2-Nitrobenzaldehyde is an organic aromatic compound containing a nitro group ortho to formyl. 2-Nitrobenzaldehyde once was produced as an intermediate in the synthesis of the popular dye Indigo.

Synthesis
The main routes to nitrobenzaldehyde begin with the nitration of styrene and cinnamic acid followed by the conversions of the resulting  2-nitrostyrene and 2-nitrocinnamic acids. Cinnamaldehyde can also be nitrated, e.g., in a solution of acetic anhydride in acetic acid, in high-yield to 2-nitrocinnamaldehyde. This compound is then oxidized to 2-nitrocinnamic acid, which is decarboxylated to the 2-nitrostyrene. The vinyl group can be oxidized in a number of different ways to yield 2-nitrobenzaldehyde.

In one synthetic process, toluene is mono-nitrated at cold temperatures to 2-nitrotoluene, with about 58% being converted to the ortho- isomer, the remaining forming meta- and para- isomers. The 2-nitrotoluene can then be oxidized to yield 2-nitrobenzaldehyde.

Alternatively, 2-nitrotoluene as formed above can be halogenated to a 2-nitrobenzyl halide followed by oxidation with DMSO and sodium bicarbonate to yield 2-nitrobenzaldehyde, which is subsequently purified with the creation of a bisulfite adduct.
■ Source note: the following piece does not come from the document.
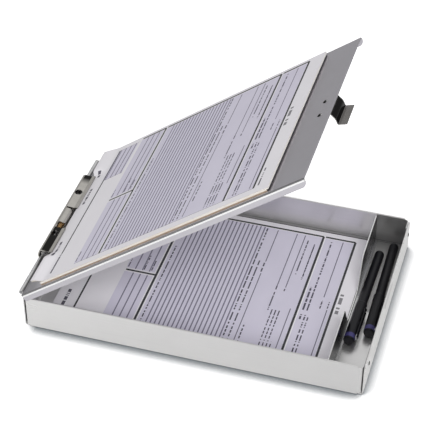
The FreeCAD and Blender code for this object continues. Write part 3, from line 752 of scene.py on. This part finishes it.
def smooth_flat(piece, angle=0.6):
    """Smooth shading with sharp edges kept above an angle."""
    mesh = piece.data
    for polygon in mesh.polygons:
        polygon.use_smooth = True
    mesh.set_sharp_from_angle(angle=angle)


def dress(piece, material, body, *nodes):
    """Give a piece its finish, its body and the CAD nodes that it stands for."""
    piece.data.materials.clear()
    piece.data.materials.append(material)
    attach(piece, body)
    if nodes:
        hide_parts(*nodes)
    return piece


def corner_shift(x, y, start, clip_sides, near_shift, far_shift):
    """Shift in millimetres that grows towards a sheet's hinge-end corners beside the clip."""
    near_side, far_side = clip_sides
    end = smooth(1.0 - (x - start) / CURL_REACH)
    near = smooth((near_side - y) / CURL_SPREAD) * end
    far = smooth((y - far_side) / CURL_SPREAD) * end
    return tuple(n * near + f * far for n, f in zip(near_shift, far_shift))


def lid_sheet(name, xs, ys, zs, share, clip_sides, counts):
    """Block of sheets on the lid; its free corners stand up by a share, or tuck in if share is 0."""
    x0, x1 = xs
    near, far = (tuple(share * c for c in full) for full in (NEAR_CURL, FAR_CURL))
    if share == 0.0:
        near = far = CORNER_TUCK
    return slab(
        name,
        grid(x0, x1, counts[0], 1.5),
        grid(*ys, counts[1]),
        lambda x, y: zs[0],
        lambda x, y: zs[1],
        origin_s=pad_end(),
        space=LID,
        shift=lambda x, y: corner_shift(x, y, x0, clip_sides, near, far),
    )


def pad_end():
    """Distance of the pad's free end from the hinge axis, in millimetres."""
    return box_in("forms_pad", LID)[1].x / MM


def build_pad():
    """Chipboard backing, slices of sheets, loose sheets and the printed top sheet on the lid."""
    rng = random.Random(SEED)
    low, high = (v / MM for v in box_in("forms_pad", LID))
    board_low, board_high = (v / MM for v in box_in("pad_backing", LID))
    jaw_low, jaw_high = (v / MM for v in box_in("clip_jaw", LID))
    clip_sides = (jaw_low.y + CLIP_OVERLAP, jaw_high.y - CLIP_OVERLAP)

    board = lid_sheet(
        "pad_backing_board",
        (low.x + 0.4, high.x - RECESS),
        (low.y, high.y - 0.5),
        (board_low.z + 0.02, board_high.z - 0.02),
        0.0,
        clip_sides,
        (50, 40),
    )
    smooth_flat(board)
    dress(board, chipboard("chipboard_brown"), "lid", "pad_backing")

    loose = LOOSE_SHEETS + 1
    bulk_top = high.z - loose * SHEET_THICK - 0.12
    step = (bulk_top - low.z) / PAD_SLICES
    slices = []
    for k in range(PAD_SLICES):
        dx0, dx1, dy0, dy1 = (rng.uniform(-SLICE_JITTER, SLICE_JITTER) for _ in range(4))
        inset = RECESS if k < RECESSED_SLICES else 0.4
        slices.append(lid_sheet(
            "slice",
            (low.x + 0.5 + dx0, high.x - inset + dx1),
            (low.y + 0.3 + dy0, high.y - 0.3 + dy1),
            (low.z + k * step + 0.01, low.z + (k + 1) * step - 0.01),
            0.0,
            clip_sides,
            (60, 50),
        ))
    pad = joined("pad_sheets", slices)
    smooth_flat(pad)
    dress(pad, plain_paper("pad_edges"), "lid", "forms_pad")

    sheets = []
    for k in range(LOOSE_SHEETS):
        dx, dy = rng.uniform(-0.35, 0.35), rng.uniform(-0.3, 0.3)
        base = bulk_top + 0.03 + k * SHEET_THICK * 1.05
        sheets.append(lid_sheet(
            "loose",
            (low.x + 0.4 + dx, high.x - 0.4 + dx),
            (low.y + 0.4 + dy, high.y - 0.4 + dy),
            (base, base + SHEET_THICK * 0.9),
            0.70 + 0.09 * k,
            clip_sides,
            (72, 60),
        ))
    loose_sheets = joined("pad_loose_sheets", sheets)
    smooth_flat(loose_sheets)
    dress(loose_sheets, plain_paper("loose_edges"), "lid")

    top_sheet = lid_sheet(
        "pad_top_form",
        (low.x, high.x),
        (low.y, high.y),
        (high.z - SHEET_THICK, high.z),
        1.0,
        clip_sides,
        (110, 90),
    )
    smooth_flat(top_sheet)
    dress(top_sheet, printed_paper("printed_form_lid"), "lid")


def build_stack():
    """Loose forms in the tray."""
    rng = random.Random(SEED + 1)
    low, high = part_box("forms_stack")
    x0, x1 = low.x / MM, high.x / MM
    y0, y1 = low.y / MM, high.y / MM
    z0, z1 = low.z / MM, high.z / MM
    bulk_top = z1 - SHEET_THICK - 0.05
    step = (bulk_top - z0) / STACK_SLICES
    slices = []
    for k in range(STACK_SLICES):
        dx0, dx1, dy0, dy1 = (rng.uniform(-0.35, 0.2) for _ in range(4))
        slices.append(slab(
            "slice",
            grid(x0 + 0.6 + dx0, x1 - 0.2 + dx1, 30),
            grid(y0 + 0.4 + dy0, y1 - 0.4 + dy1, 24),
            lambda x, y, k=k: z0 + k * step + 0.02,
            lambda x, y, k=k: z0 + (k + 1) * step - 0.01,
            x1 - 0.2 + dx1,
        ))
    stack = joined("stack_sheets", slices)
    smooth_flat(stack)
    dress(stack, plain_paper("stack_edges"), "tray", "forms_stack")

    def ripple(x, y):
        return 0.10 * (1.0 + math.sin(x / 37.0 + y / 60.0))

    top_sheet = slab(
        "stack_top_form",
        grid(x0, x1, 90),
        grid(y0, y1, 80),
        lambda x, y: bulk_top + 0.03 + ripple(x, y),
        lambda x, y: bulk_top + 0.03 + SHEET_THICK + ripple(x, y),
        x1 + TRAY_PRINT_SHIFT[0],
        margin=TRAY_PRINT_SHIFT[1],
    )
    smooth_flat(top_sheet)
    # The tray's form is a lightened copy of the pad's, as painted light.
    dress(top_sheet, printed_paper("printed_form_tray", TRAY_PAPER_PAINTED_LIGHT), "tray")


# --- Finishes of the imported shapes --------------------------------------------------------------
def paint(material, *nodes):
    """Give CAD nodes a finish."""
    for node in nodes:
        slots = frame["nodes"][node].material_slots
        for slot in slots:
            slot.material = material


def finish_metal():
    """Aluminium, steel and chrome of the tray, the lid, the hinge, the clip and the latch."""
    turn = math.radians(joint("lid_hinge")["range_deg"][0])
    tray = aluminium("tray_satin", "tray_aluminium", (0.80, 0.795, 0.79), 0.29, shade=pocket_shade)
    # The lid's colour is a darker, more lilac copy of the tray's aluminium, as painted shade.
    lid = aluminium("lid_satin", "lid_aluminium", (0.60, 0.585, 0.625), 0.30, -turn, 0.05, lid_shade)
    upright = (0.55, 0.55, 0.56)
    divider = aluminium("divider_satin", "divider_aluminium", upright, 0.26, shade=divider_shade)
    hinge = aluminium("hinge_satin", "hinge_aluminium", (0.66, 0.66, 0.66), 0.30)
    rivet = polished("rivet_bright", "rivet_aluminium", (0.72, 0.72, 0.72), 0.22, 0.15, dome_flag)
    corner = polished("rivet_corner", "rivet_aluminium", (0.80, 0.80, 0.80), 0.20, 0.15, rim_flag)
    steel = polished("rivet_steel", "rivet_steel", (0.72, 0.72, 0.72), 0.14, 0.2, dome_flag)
    pin = polished("pin_steel", "pin_steel", (0.45, 0.45, 0.46), 0.22, 0.25)
    plated = polished("plated_steel", "plated_steel", (0.42, 0.41, 0.40), 0.25, 0.2)
    spring = polished("spring_brassed", "spring_steel", (0.66, 0.42, 0.20), 0.2, 0.2)
    chrome = polished("clip_chrome", "chrome", (0.56, 0.54, 0.505), 0.12, 0.06, jaw_flag)
    latch = polished("latch_dark", "latch_steel", (0.27, 0.26, 0.25), 0.14, 0.1, side_flag)
    paint(tray, "tray_pan")
    paint(lid, "lid_panel")
    paint(divider, "divider")
    paint(hinge, "hinge_leaf_tray", "hinge_leaf_lid")
    paint(corner, "tray_corner_rivets")
    paint(rivet, "hinge_tray_rivets", "hinge_lid_rivets")
    paint(steel, "clip_rivets", "latch_rivets")
    paint(pin, "hinge_pin", "clip_rod")
    paint(plated, "clip_base")
    paint(spring, "clip_spring")
    paint(chrome, "clip_jaw")
    paint(latch, "latch_foot", "latch_arm")


def finish_pens():
    """Black pens with a violet band, and a pocket clip whose root by the band is bare metal."""
    black = gloss_plastic("pen_black", "pen_plastic", (0.004, 0.004, 0.006), 0.3)
    band = gloss_plastic("pen_violet", "pen_band", (0.045, 0.040, 0.135), 0.3)
    for number in (1, 2):
        paint(black, "pen_%d_barrel" % number, "pen_%d_cap" % number)
        paint(band, "pen_%d_band" % number)
        clip = "pen_%d_clip" % number
        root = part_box(clip)[0].y + PEN_CLIP_ROOT * MM
        coat = gloss_plastic("pen_clip_black_%d" % number, "pen_clip", (0.006, 0.006, 0.008), 0.14, root)
        paint(coat, clip)


# --- Studio -------------------------------------------------------------------------------------
def build_world():
    """Even pale surroundings for soft light; mirrors see a grey horizon that brightens upward."""
    world = bpy.data.worlds.new("studio")
    bpy.context.scene.world = world
    world.use_nodes = True
    nodes, links = world.node_tree.nodes, world.node_tree.links
    background = nodes["Background"]
    coordinates = nodes.new("ShaderNodeTexCoord")
    parts = nodes.new("ShaderNodeSeparateXYZ")
    links.new(coordinates.outputs["Generated"], parts.inputs[0])
    height = nodes.new("ShaderNodeMapRange")
    height.interpolation_type = "SMOOTHSTEP"
    links.new(parts.outputs["Z"], height.inputs["Value"])
    height.inputs["From Min"].default_value = 0.05
    height.inputs["From Max"].default_value = 0.80
    height.inputs["To Min"].default_value = HORIZON_LIGHT
    height.inputs["To Max"].default_value = SKY_LIGHT
    path = nodes.new("ShaderNodeLightPath")
    mix = nodes.new("ShaderNodeMix")
    mix.data_type = "FLOAT"
    links.new(path.outputs["Is Glossy Ray"], mix.inputs["Factor"])
    mix.inputs[2].default_value = ROOM_LIGHT
    links.new(height.outputs["Result"], mix.inputs[3])
    links.new(mix.outputs[0], background.inputs["Strength"])
    background.inputs["Color"].default_value = (1.0, 1.0, 1.0, 1.0)


def area_light(name, place, aim, size, watts, mirrored):
    """Soft rectangular light, seen either only by mirrors or only by dull surfaces."""
    data = bpy.data.lights.new(name, "AREA")
    data.shape = "RECTANGLE"
    data.size, data.size_y = size
    data.energy = watts
    lamp = bpy.data.objects.new(name, data)
    lamp.location = place
    lamp.rotation_mode = "QUATERNION"
    lamp.rotation_quaternion = (Vector(aim) - Vector(place)).to_track_quat("-Z", "Y")
    lamp.visible_glossy = mirrored
    lamp.visible_diffuse = not mirrored
    bpy.context.scene.collection.objects.link(lamp)


def build_floor():
    """Plain white floor, whose own look is brighter than the light it gives to the object, with a
    painted contact shadow that is weaker on the right and fades out on the left.
    """
    half = 4.0
    mesh = bpy.data.meshes.new("floor")
    corners = [(-half, -half, 0.0), (half, -half, 0.0), (half, half, 0.0), (-half, half, 0.0)]
    mesh.from_pydata(corners, [], [(0, 1, 2, 3)])
    floor = bpy.data.objects.new("floor", mesh)
    floor.location.z = cad_box[0].z - 0.05 * MM
    bpy.context.scene.collection.objects.link(floor)
    g = Graph("floor_white", "")
    g.nodes.remove(g.shader)
    diffuse = g.nodes.new("ShaderNodeBsdfDiffuse")
    occlusion = g.nodes.new("ShaderNodeAmbientOcclusion")
    occlusion.samples = 12
    occlusion.inputs["Distance"].default_value = SHADOW_REACH
    # Painted contact shadow where the floor is occluded, weaker on the right, faded out on the left.
    open_share = g.spread(occlusion.outputs["AO"], 0.48, 0.98, shape="SMOOTHSTEP")
    low, high = cad_box
    x = g.position()[0]
    right = g.spread(x, high.x - 0.004, high.x + 0.003, 1.0, 0.80)
    left = g.spread(x, low.x + 0.002, low.x + 0.016)
    strength = g.both(g.math("SUBTRACT", 1.0, open_share), g.both(left, right))
    seen = g.mix(strength, FLOOR_SEEN, FLOOR_SHADOW)
    camera_ray = g.nodes.new("ShaderNodeLightPath").outputs["Is Camera Ray"]
    g.feed(diffuse.inputs["Color"], g.mix(camera_ray, (FLOOR_BOUNCE,) * 3, seen))
    g.links.new(diffuse.outputs[0], g.nodes["Material Output"].inputs["Surface"])
    mesh.materials.append(g.material)


def build_camera():
    """Camera at the product view: from the front, a little to the right and well above."""
    angles = (CAMERA_AZIMUTH, CAMERA_ELEVATION, CAMERA_ROLL)
    azimuth, elevation, roll = (math.radians(angle) for angle in angles)
    level = Vector((math.sin(azimuth), -math.cos(azimuth), 0.0))
    back = level * math.cos(elevation) + Vector((0.0, 0.0, math.sin(elevation)))
    right = Vector((math.cos(azimuth), math.sin(azimuth), 0.0))
    up = back.cross(right)
    turned_right = right * math.cos(roll) - up * math.sin(roll)
    turned_up = right * math.sin(roll) + up * math.cos(roll)
    data = bpy.data.cameras.new("camera")
    data.lens = CAMERA_LENS
    data.sensor_width = SENSOR
    camera = bpy.data.objects.new("camera", data)
    place = Vector(CAMERA_TARGET) + back * CAMERA_DISTANCE
    rotation = Matrix((turned_right, turned_up, back)).transposed().to_4x4()
    camera.matrix_world = Matrix.Translation(place) @ rotation
    bpy.context.scene.collection.objects.link(camera)
    bpy.context.scene.camera = camera


def build_studio():
    """World, floor, lights and camera, with plain display colours."""
    build_world()
    build_floor()
    build_camera()
    area_light("key", (-0.7, 0.3, 1.9), (0.0, 0.0, 0.0), (1.4, 1.4), KEY_WATTS, False)
    area_light("front", (0.7, -1.8, 1.7), (0.0, 0.0, 0.05), (1.6, 1.2), FRONT_WATTS, False)
    area_light("glint", (-1.7, -0.6, 0.55), (0.0, 0.0, 0.1), (1.2, 0.5), GLINT_WATTS, True)
    settings = bpy.context.scene.view_settings
    settings.view_transform = "Standard"
    settings.look = "None"


build_pad()
build_stack()
finish_metal()
finish_pens()
build_studio()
The nitration of benzaldehyde produces mostly 3-nitrobenzaldehyde, with yields being about 19% for the ortho-, 72% for the meta- and 9% for the para isomer. For this reason, the nitration of benzaldehyde to yield 2-nitrobenzaldehyde is not cost-effective.

Uses
2-Nitrobenzaldehyde is an intermediate in an early route to indigo, a water-insoluble dye commonly used to dye jeans and other fabrics.  In the Baeyer-Drewson indigo synthesis, 2-nitrobenzaldehyde condenses with acetone in basic aqueous solution to yield indigo in a one-pot synthesis.  The method was abandoned in the early part of the 20th century, being replaced by routes from aniline.

Given its two relatively reactive groups, 2-nitrobenzaldehyde is a potential starting material for other compounds.  Substituted 2-nitrobenzaldehydes can also be used to yield other important compounds based on indigo, such as indigo carmine.

2-Nitrobenzaldehyde has been shown to be a useful photoremovable protecting group for various functions.